> **Exercise task**
Restate the records below word for word.

____________________

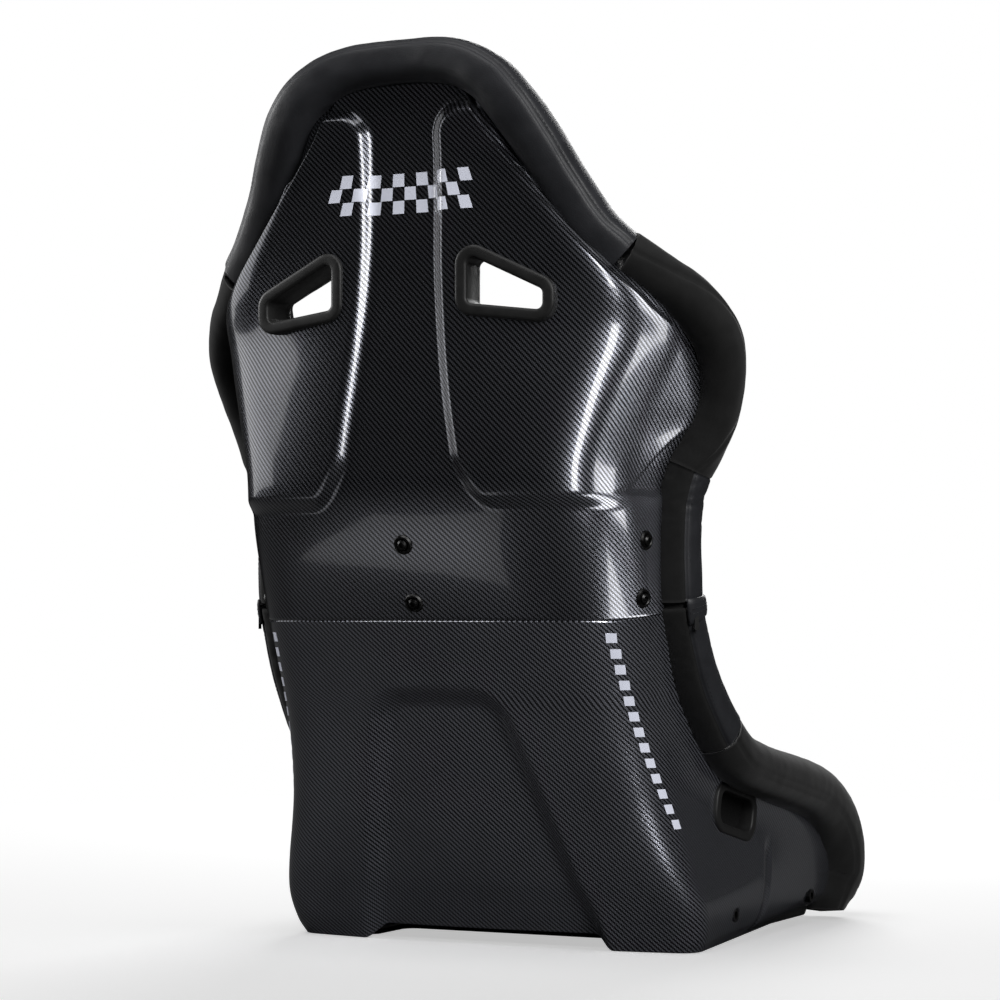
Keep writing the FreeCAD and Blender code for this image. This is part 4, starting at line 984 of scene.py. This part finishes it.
def stitches(name, routes, pitch=5.0, length=3.6, radius=0.42):
    """Rows of short thread segments along lists of points."""
    points, faces = [], []
    for route in routes:
        run = np.concatenate(([0], np.cumsum(np.linalg.norm(np.diff(route, axis=0), axis=1))))
        for start in np.arange(1.0, run[-1] - length, pitch):
            stops = start + length * np.array((0.0, 0.12, 0.5, 0.88, 1.0))
            spots = np.stack([np.interp(stops, run, route[:, c]) for c in range(3)], -1)
            ahead = unit(spots[-1] - spots[0])
            side_way = unit(np.cross(ahead, (0.31, 0.17, 0.93)))
            up_way = np.cross(ahead, side_way)
            base = len(points)
            for spot, size in zip(spots, (0.35, 0.85, 1.0, 0.85, 0.35)):
                for k in range(6):
                    a = math.pi * k / 3
                    points.append(spot + radius * size * (math.cos(a) * side_way + math.sin(a) * up_way))
            for ring in range(4):
                for k in range(6):
                    n = (k + 1) % 6
                    faces.append((base + ring * 6 + k, base + ring * 6 + n,
                                  base + ring * 6 + 6 + n, base + ring * 6 + 6 + k))
            faces += [tuple(base + k for k in range(5, -1, -1)), tuple(base + 24 + k for k in range(6))]
    obj = new_object(name, points, faces)
    return place(obj, THREAD, "leather", [])


TAB_TURNS, TAB_HEIGHT, TAB_DEPTH, TAB_DROP = (-34, 46), 20, 2.8, 5.5


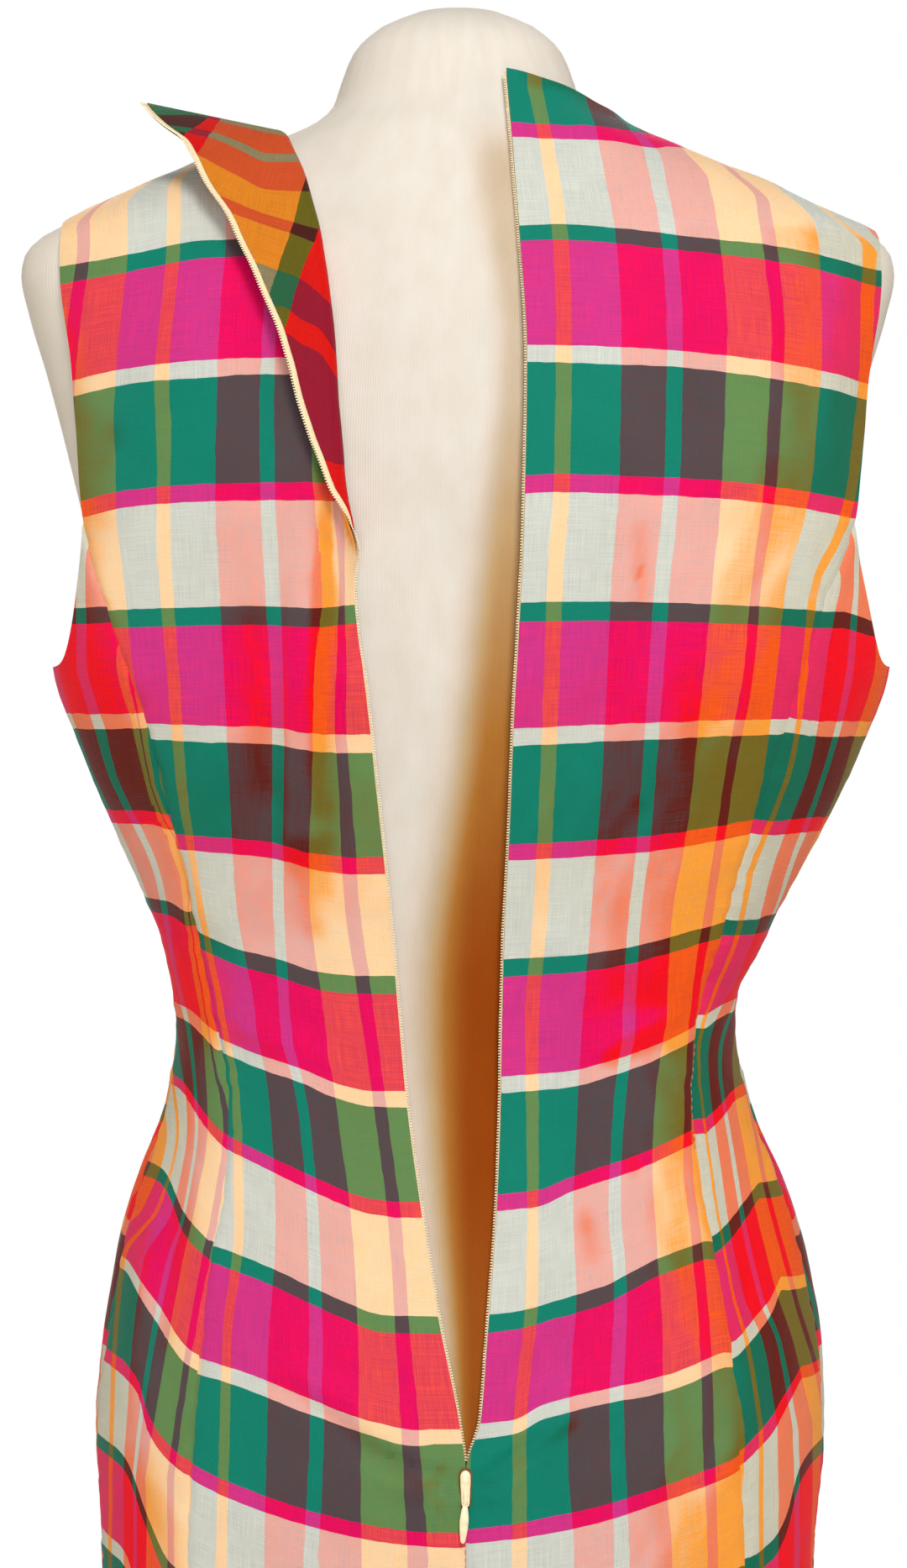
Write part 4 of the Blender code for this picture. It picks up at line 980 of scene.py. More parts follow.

____________________

> **Result of the exercise**
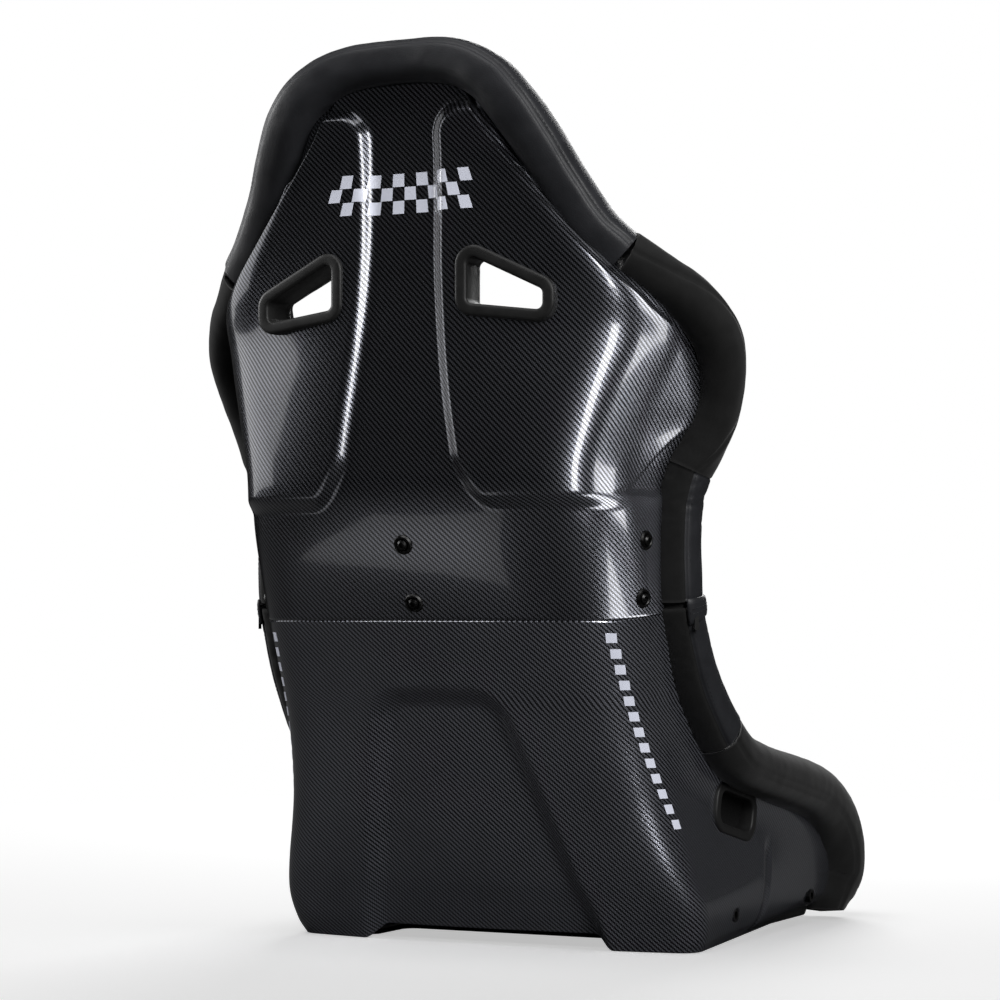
Keep writing the FreeCAD and Blender code for this image. This is part 4, starting at line 984 of scene.py. This part finishes it.
def stitches(name, routes, pitch=5.0, length=3.6, radius=0.42):
    """Rows of short thread segments along lists of points."""
    points, faces = [], []
    for route in routes:
        run = np.concatenate(([0], np.cumsum(np.linalg.norm(np.diff(route, axis=0), axis=1))))
        for start in np.arange(1.0, run[-1] - length, pitch):
            stops = start + length * np.array((0.0, 0.12, 0.5, 0.88, 1.0))
            spots = np.stack([np.interp(stops, run, route[:, c]) for c in range(3)], -1)
            ahead = unit(spots[-1] - spots[0])
            side_way = unit(np.cross(ahead, (0.31, 0.17, 0.93)))
            up_way = np.cross(ahead, side_way)
            base = len(points)
            for spot, size in zip(spots, (0.35, 0.85, 1.0, 0.85, 0.35)):
                for k in range(6):
                    a = math.pi * k / 3
                    points.append(spot + radius * size * (math.cos(a) * side_way + math.sin(a) * up_way))
            for ring in range(4):
                for k in range(6):
                    n = (k + 1) % 6
                    faces.append((base + ring * 6 + k, base + ring * 6 + n,
                                  base + ring * 6 + 6 + n, base + ring * 6 + 6 + k))
            faces += [tuple(base + k for k in range(5, -1, -1)), tuple(base + 24 + k for k in range(6))]
    obj = new_object(name, points, faces)
    return place(obj, THREAD, "leather", [])


TAB_TURNS, TAB_HEIGHT, TAB_DEPTH, TAB_DROP = (-34, 46), 20, 2.8, 5.5


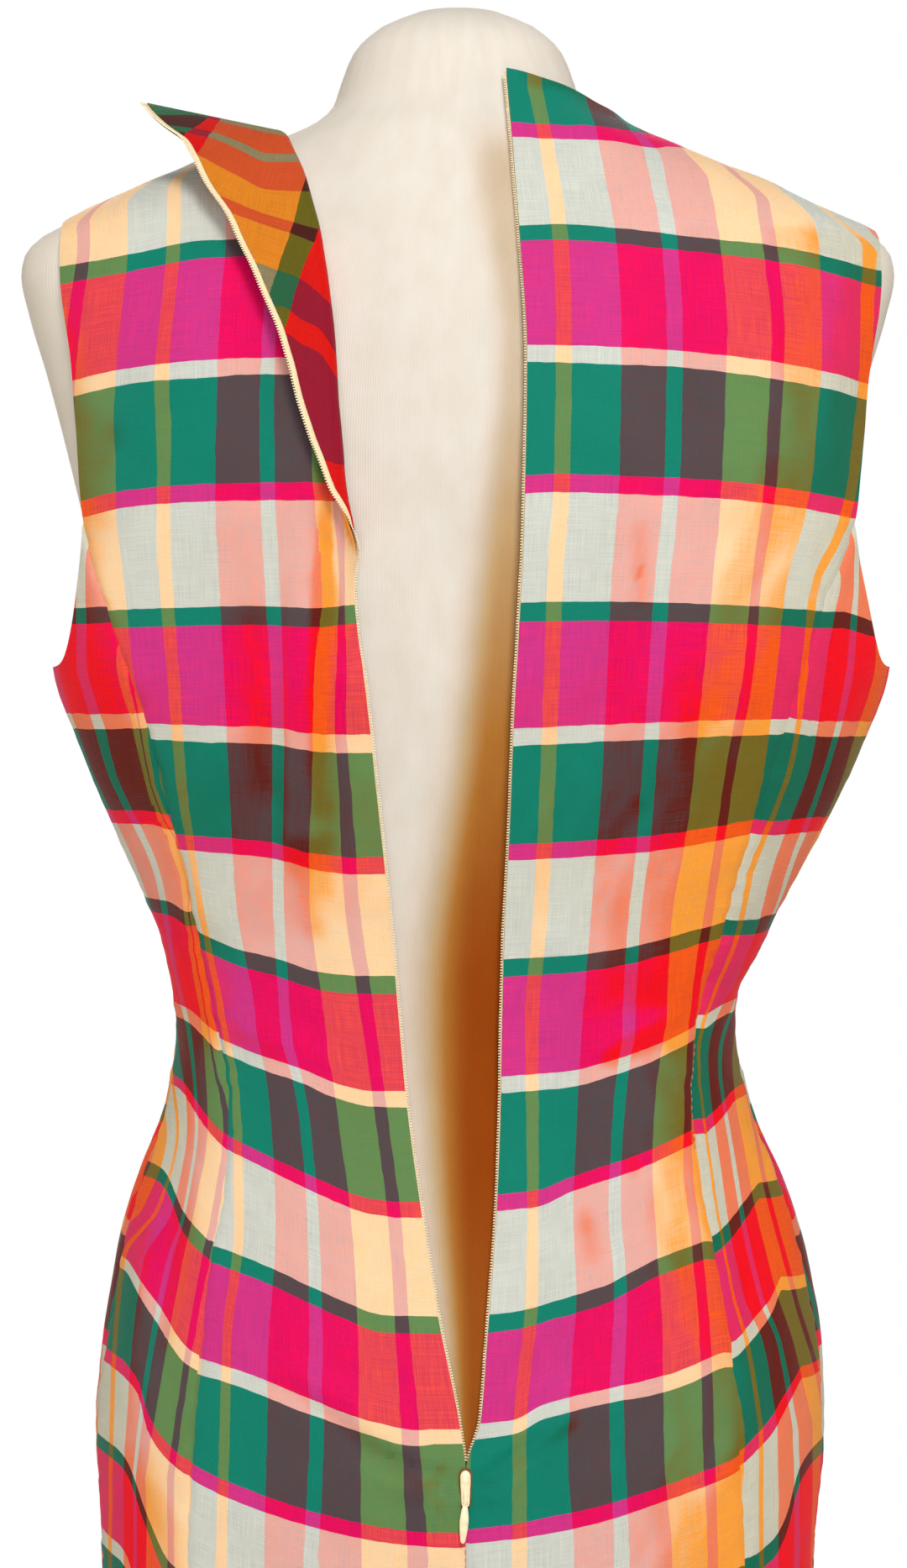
Write part 4 of the Blender code for this picture. It picks up at line 980 of scene.py. More parts follow.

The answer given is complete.